Court: Workers' Comp shouldn't pay for psychiatric drugs in electric shock case

By Nathan Bass | May 21, 2013

CHARLESTON – Psychiatric drugs are not compensable medication for a Workers’ Compensation claimant who suffered an electric shock on the job, according to a ruling from the state Supreme Court.

The unanimous ruling was filed by the court on May 14.

On Jan. 7, 1997, Petitioner Drema Sue Stover received an electric shock in the course of her employment at Beckley Appalachian Regional Hospital. For this injury, Stover was awarded permanent partial disability.

After her injury, Stover developed psychological symptoms and she received treatment and counseling. In September 2008, she was diagnosed with major depression and proscribed certain psychiatric medications. Her request for authorization for these medications was denied by the claims administrator.

According to the opinion, state law says that the claims administrator is not required to provide coverage for psychiatric services and medication unless the problems are a direct result of a compensable injury.

After the claims administrator’s denial, the Office of Judges held that the specific medications Stover was prescribed were not “related or reasonably required for treatment of the claimant’s compensable injury.”

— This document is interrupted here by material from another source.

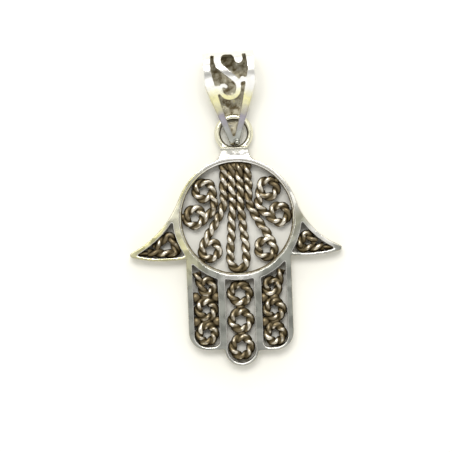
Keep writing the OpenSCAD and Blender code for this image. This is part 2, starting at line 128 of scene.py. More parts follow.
class WireSizes(bpy.types.PropertyGroup):
    """Sizes of the twisted wire"""

    rope_d: length("Wire", "Diameter of the twisted wire, as its route is laid", 1.0)
    strand_d: length("Strand", "Diameter of one strand, pressed into its neighbours", 0.7)
    strand_off: length("Strand offset", "From the wire's middle to the middle of a strand", 0.25)
    pitch: length("Pitch", "Length in which the strands go once round each other", 2.7)
    gap: length("Gap", "Gap between a wire and whatever lies beside it", 0.06)
    curl_r: length("Palm curls", "Radius of the palm's curls, at the middle of the wire", 1.1)
    loop_r: length("Long loop", "Radius of the bend at the bottom of the long loop", 1.12)
    middle_rosette_r: length("Middle rosettes", "Radius of the middle finger's rosettes", 1.19)
    side_rosette_r: length("Outer rosettes", "Radius of the outer fingers' rosettes", 1.05)
    finger_curl_r: length("Finger curls", "Radius of the curls at the top of the outer fingers", 0.84)
    curl_drop: length("Right curl drop", "How much lower the right finger's curl lies", 0.3)
    thumb_bend_r: length("Thumb bends", "Radius of the wire's bends in the thumbs' corners", 0.35)
    thumb_end_h: length("Thumb ends", "How far a thumb wire's end lies above its beginning", 0.75)
    wrap: angle("Wrap", "How far a wire wraps round its curl until its end meets it again", 325)
    wobble: length("Wobble", "How far a hand-laid wire strays from its route", 0.06)
    twist_stray: angle("Twist stray", "How far the strands run ahead of or behind an even twist", 16)
    rosette_turns: IntProperty(
        name="Rosette turns", description="Whole turns of the strands round one rosette", default=3)
    pool_drop: length("Solder, drop", "How far the solder's middle lies below the wires' middle", 0.2)
    pool_h: length("Solder, height", "Half the height of a pool of solder", 0.5)
    strand_sides: IntProperty(name="Strand sides", description="Sides of one round strand", default=16)
    strand_steps: IntProperty(
        name="Strand steps", description="Sections in half a turn of the strands", default=12)


class BailSizes(bpy.types.PropertyGroup):
    """Sizes of the bail"""

    wall: length("Strip", "Thickness of the bail's strip", 0.65)
    bend_r: length("Bend", "Radius inside the bend that a chain runs through", 1.9)
    skin: length("Skin", "Spacing of the even skin that the bail is given before it is rubbed", 0.07)
    rubs: IntProperty(
        name="Rubs", description="How many times the bail's edges are rubbed down", default=12)
    bead_r: length("Bead", "Radius of the solder bead at the tip of the right rail", 0.4)
    bead_x: length("Bead, across", "From the palm's middle line to the bead", 0.4)
    bead_z: length("Bead, height", "Height of the bead's middle above the floor", 1.35)
    tip_drop: length("Tip", "From the bail's lower end to where its walls meet", 0.55)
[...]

The Office of Judges found that the only piece of evidence linking Stover’s need for psychiatric medication with her previous injury was a Family Nurse Practitioner’s statement which it found to be conclusory and unpersuasive. However, they found persuasive other medical professional’s statements indicating Stover’s need for psychiatric medications to be linked to non-work related factors.

After the Board of Review adopted the findings of the Office of Judges, Stover appealed to the state high court.

“We agree with the Office of Judges that the requested psychiatric medications are not medically related or reasonably required for treatment of Ms. Stover’s compensable injury because Ms. Stover’s psychiatric problems are not a direct result of the electric shock she received while in the employment of Beckley Appalachian Regional Hospital,” the Court wrote.

“For the foregoing reasons, we find that the decision of the Board of Review is not in clear violation of any constitutional or statutory provision, nor is it clearly the result of erroneous conclusions of law, nor is it based upon a material misstatement or mischaracterization of the evidentiary record."